Stable isotope and foraminiferal distribution from cores TTR13-AT-455G (solid lines, dark colour) and TTR13-AT-479G (hatched lines, lighter colour). Benthic foraminifera are grouped according to environmental preference; calculated as percentage of the total benthic calcareous foraminiferal community. Sea-ice species: Islandiella helenae, Stainforthia feylingi; Polar water species: Cassidulina reniforme, it may also tolerate highly chilled Atlantic water. Chilled Atlantic water: Islandiella norcrossi; Atlantic water species: Cassidulina neoteretis, Miliolida.
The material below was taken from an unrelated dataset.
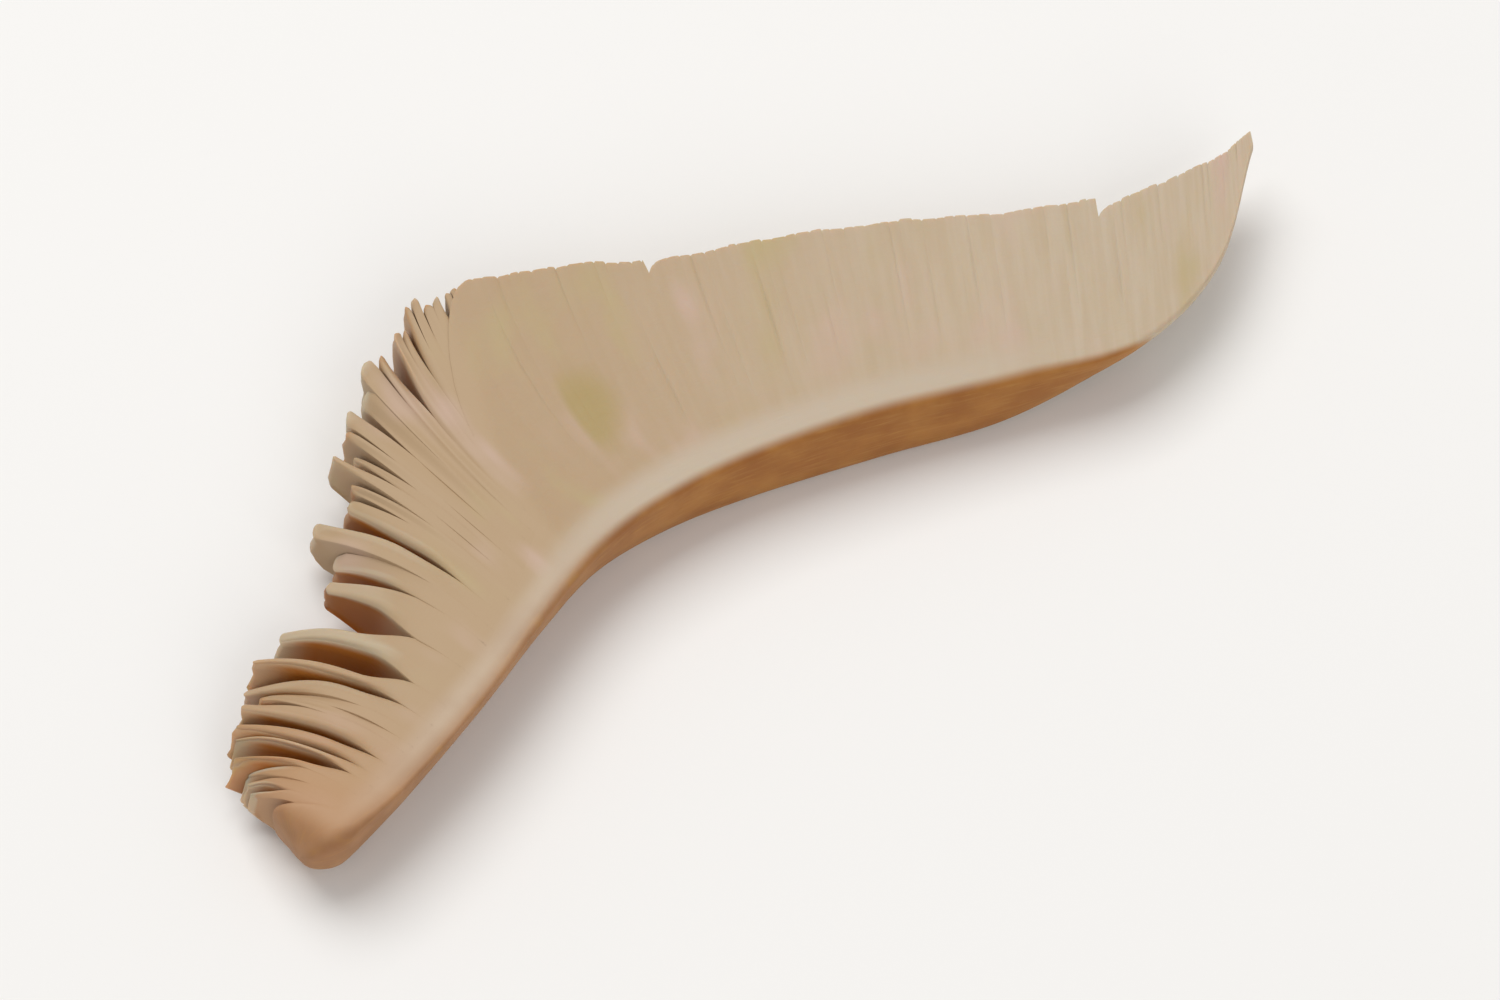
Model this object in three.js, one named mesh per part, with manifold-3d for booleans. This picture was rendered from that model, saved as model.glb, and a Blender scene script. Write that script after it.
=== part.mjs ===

Deep-water species (today found in NEADW): Astrononion echolsi, Epistominella exigua, Ioanella tumidula, Melonis pompilioides, Nuttallides umbonifera, Oridorsalis tenerus, Pullenia bulloides, Pullenia subcarinata, Pullenia simplex, Tosaia hanzawai. High-energy species: Cibicides lobatulus, Discorbinella spp. (mainly Discorbinella araucana), Trifarina angulosa, Astrononion gallowayi, Astrononion stelligerum. Species that tolerates unstable conditions: Elphidium clavatum. Note that Cibicidoides wuellerstorfi is not included here but shown separately in Fig. 3. Planktic stable isotope values (in ‰ vs V-PDB) were measured on left-coiled specimens of Neogloboquadrina pachyderma, while benthic and planktic foraminiferal concentrations are reported as number of specimens per gram wet sediment. Marine Isotope Stages (MIS) are according to Lisiecki and Raymo and the Last Glacial Maximum (LGM) is placed according to Mix et al.. “x” designated the location of ¹⁴C dates for 455G (black) and 479G (purple). The MIS 3/2 and MIS 2/1 boundaries are marked as gray horizontal lines, while the expected location of Heinrich events are marked in light brown.

Figure 5

Schematics of interpretation of water mass distribution near our core sites off the shelf of West Greenland: (A) Last Glacial Maximum, (B) ca. 18.5–15 kyr BP, and (C) Modern. The modern conditions are interpreted from Hall et al. and the World Ocean Atlas. PW, Polar Water; WGIW, West Greenland Irminger Water; TrW, Transitional Water; NEADW, North East Atlantic Deep Water; LSW, Labrador Sea Water; WGC, West Greenland Current; DWBU, Deep Western Boundary Undercurrent.